Final Recommendations

For most seniors in small homes, the OXO Good Grips 3-in-1 Can Opener, Smooth-Edge is the best first buy. It solves a routine task, stays simple to store, and avoids the permanent footprint of a larger appliance.

Choose the OXO Good Grips Automatic Jar Opener first if jar lids are the real problem. Pick the OXO Good Grips Everyday Liquid Soap Dispensing Sponge Holder if the counter, not the lid, is the mess you want to stop seeing. The 9-piece prep set belongs with regular batch cooks, and The Original EZ Squeeze Garlic Press belongs with garlic-heavy routines.

The cleanest default is still the can opener. The first exception is jars. The second is sink clutter. Everything else follows from how you actually cook and where the tool will live afterward.

FAQ

Which single kitchen aid should most seniors buy first for a small home?

The OXO Good Grips 3-in-1 Can Opener, Smooth-Edge should come first for most buyers. It handles a common task, stores easily, and does not ask for a counter spot.

Is the automatic jar opener a better buy than a basic rubber gripper?

The OXO Good Grips Automatic Jar Opener is the better buy when jar lids cause repeat strain. A rubber gripper takes less space and costs less in storage, but it still leaves most of the work to the hand.
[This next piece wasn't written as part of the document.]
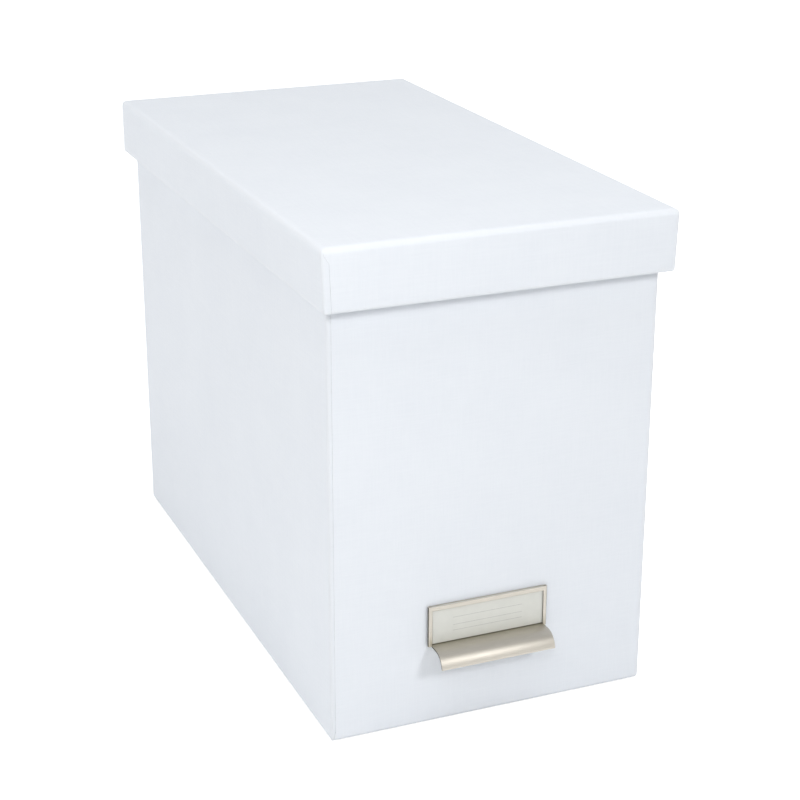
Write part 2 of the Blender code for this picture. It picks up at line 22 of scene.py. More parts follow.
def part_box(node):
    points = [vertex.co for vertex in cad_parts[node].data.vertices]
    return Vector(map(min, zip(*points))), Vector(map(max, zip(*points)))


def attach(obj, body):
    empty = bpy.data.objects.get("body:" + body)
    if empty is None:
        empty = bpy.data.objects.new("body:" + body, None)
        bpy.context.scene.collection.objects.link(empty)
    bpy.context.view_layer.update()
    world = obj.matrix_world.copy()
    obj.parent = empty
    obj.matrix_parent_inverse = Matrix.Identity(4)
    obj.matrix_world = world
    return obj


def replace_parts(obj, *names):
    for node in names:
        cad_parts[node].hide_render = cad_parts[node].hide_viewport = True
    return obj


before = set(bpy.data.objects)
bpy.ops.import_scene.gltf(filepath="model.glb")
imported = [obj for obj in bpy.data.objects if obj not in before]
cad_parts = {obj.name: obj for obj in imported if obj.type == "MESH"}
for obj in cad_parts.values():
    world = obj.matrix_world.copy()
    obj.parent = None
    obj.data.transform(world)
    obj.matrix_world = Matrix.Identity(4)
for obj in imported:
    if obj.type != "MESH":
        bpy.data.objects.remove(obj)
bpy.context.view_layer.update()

LOG = logging.getLogger("hanging_file_box")

Point = tuple[float, float]
Span = tuple[float, float]
Place = tuple[float, float, float]
Colour = tuple[float, float, float]
Value = float | Sequence[float] | NodeSocket

# Where shading turns sharp, and how eased edges are cut
SHARP_ANGLE = math.radians(32.0)
EASED_ANGLE = math.radians(40.0)
EASED_STEPS = 3

# Spans that a node tree's values are carried from and to
RISE = (0.0, 1.0)
FADE = (1.0, 0.0)
NOISE_SPAN = (0.3, 0.7)
TOOTH_SPAN = (0.2, 0.8)


class End(Enum):
    """A short end of the box, by the sign of its Y."""

    FRONT = -1
    BACK = 1


class Side(Enum):
    """A long side of the box, by the sign of its X."""

    LEFT = -1
    RIGHT = 1


class Covering(Enum):
    """What a tray's paper covers beside its walls."""

    WALLS = "walls"
    WALLS_AND_PANEL = "walls and panel"


CORNERS = tuple(f"{end.name.lower()}_{side.name.lower()}" for end in End for side in Side)


# Paths and outlines


def arc(centre: Point, radius: float, start: float, end: float, steps: int) -> list[Point]:
    """Gives points along an arc.

    Args:
        centre: The arc's centre.
        radius: Its radius.
        start: Its first angle, in degrees.
        end: Its last angle, in degrees.
        steps: How many chords it is drawn with.

    Returns:
        The points, with both ends.
    """
    angles = [math.radians(start + (end - start) * k / steps) for k in range(steps + 1)]
    return [(centre[0] + radius * math.cos(a), centre[1] + radius * math.sin(a)) for a in angles]


def between(low: float, high: float, steps: int) -> list[float]:
    """Gives the values that part a stretch into equal steps.

    Args:
        low: Where the stretch starts.
        high: Where it ends.
        steps: How many steps it has.

    Returns:
        The values inside the stretch, without its ends.
    """
    return [low + (high - low) * k / steps for k in range(1, steps)]


def smooth_step(value: float, low: float, high: float) -> float:
    """Rises smoothly from 0 to 1.

    Args:
        value: Where to read the curve.
        low: Where it leaves 0.
        high: Where it reaches 1.

    Returns:
        The curve's height there.
    """
    share = min(max((value - low) / (high - low), 0.0), 1.0)
    return share * share * (3 - 2 * share)


def offset_path(path: Sequence[Point], distance: float) -> list[Point]:
    """Moves an open path to its right.

    Args:
        path: The points of the path.
        distance: How far it moves.

    Returns:
        The moved path, with mitred corners.
    """
    normals = []
    for (x0, y0), (x1, y1) in zip(path, path[1:]):
        length = math.hypot(x1 - x0, y1 - y0)
        normals.append(((y1 - y0) / length, (x0 - x1) / length))
    moved = []
    for k, (x, y) in enumerate(path):
        before, after = normals[max(k - 1, 0)], normals[min(k, len(normals) - 1)]
        across = (before[0] + after[0], before[1] + after[1])
        reach = 2 * distance / (across[0] ** 2 + across[1] ** 2)
        moved.append((x + reach * across[0], y + reach * across[1]))
    return moved


def folded_path(corners: Sequence[Point], radius: float, steps: int) -> list[Point]:
    """Rounds the inner corners of a path.

    Args:
        corners: The path's corners, with its two ends.
        radius: The radius of each bend.
        steps: How many chords a bend is drawn with.

    Returns:
        The points of the folded path.
    """
    path = [corners[0]]
    for before, corner, after in zip(corners, corners[1:], corners[2:]):
        come = math.atan2(corner[1] - before[1], corner[0] - before[0])
        go = math.atan2(after[1] - corner[1], after[0] - corner[0])
        turn = (go - come + math.pi) % (2 * math.pi) - math.pi
        trim = radius * math.tan(abs(turn) / 2)
        side = math.copysign(math.pi / 2, turn)
        start = (corner[0] - trim * math.cos(come), corner[1] - trim * math.sin(come))
        centre = (start[0] + radius * math.cos(come + side), start[1] + radius * math.sin(come + side))
        first = math.degrees(come - side)
        path += arc(centre, radius, first, first + math.degrees(turn), steps)
    return [*path, corners[-1]]


def sheet_outline(path: Sequence[Point], thickness: float, nose_steps: int = 8) -> list[Point]:
    """Draws a folded sheet seen end on.

    Args:
        path: The middle line of the sheet.
        thickness: How thick the sheet is.
        nose_steps: How many chords each round end is drawn with.

    Returns:
        The outline, with round noses at both ends.
    """
    right, left = offset_path(path, thickness / 2), offset_path(path, -thickness / 2)
    ends = []
    for tip, behind in ((path[-1], path[-2]), (path[0], path[1])):
        facing = math.degrees(math.atan2(tip[1] - behind[1], tip[0] - behind[0]))
        ends.append(arc(tip, thickness / 2, facing - 90, facing + 90, nose_steps)[1:-1])
    return [*right, *ends[0], *reversed(left), *ends[1]]


def rounded_rectangle(low: Point, high: Point, radius: float, steps: int) -> list[Point]:
    """Draws a rectangle with rounded corners.

    Args:
        low: Its lowest corner.
        high: Its highest corner.
        radius: The radius of its corners.
        steps: How many chords a corner is drawn with.

    Returns:
        The points round it.
    """
    points = []
    centres = (
        (high[0] - radius, low[1] + radius),
        (high[0] - radius, high[1] - radius),
        (low[0] + radius, high[1] - radius),
        (low[0] + radius, low[1] + radius),
    )
    for quarter, centre in enumerate(centres):
        points += arc(centre, radius, 90 * quarter - 90, 90 * quarter, steps)
    return points


# Meshes and pieces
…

Does the sponge holder count as a real kitchen aid?

Yes. The OXO Good Grips Everyday Liquid Soap Dispensing Sponge Holder solves a daily clutter problem at the sink, and that matters in small homes. It belongs on the list because it reduces friction, not because it is fancy.

Is the 9-piece prep set worth the storage space?

It is worth the space only when several pieces stay in regular rotation. If you prep often and like keeping tools together, the set helps. If you cook in small bursts, the extra pieces become wash-up and drawer management.

Is the garlic press worth buying if garlic is only part of some meals?

The Original EZ Squeeze Garlic Press is worth buying only when garlic shows up often. The squeeze action saves effort, but the cleanup belongs to you every time, so rare use does not justify the dedicated slot.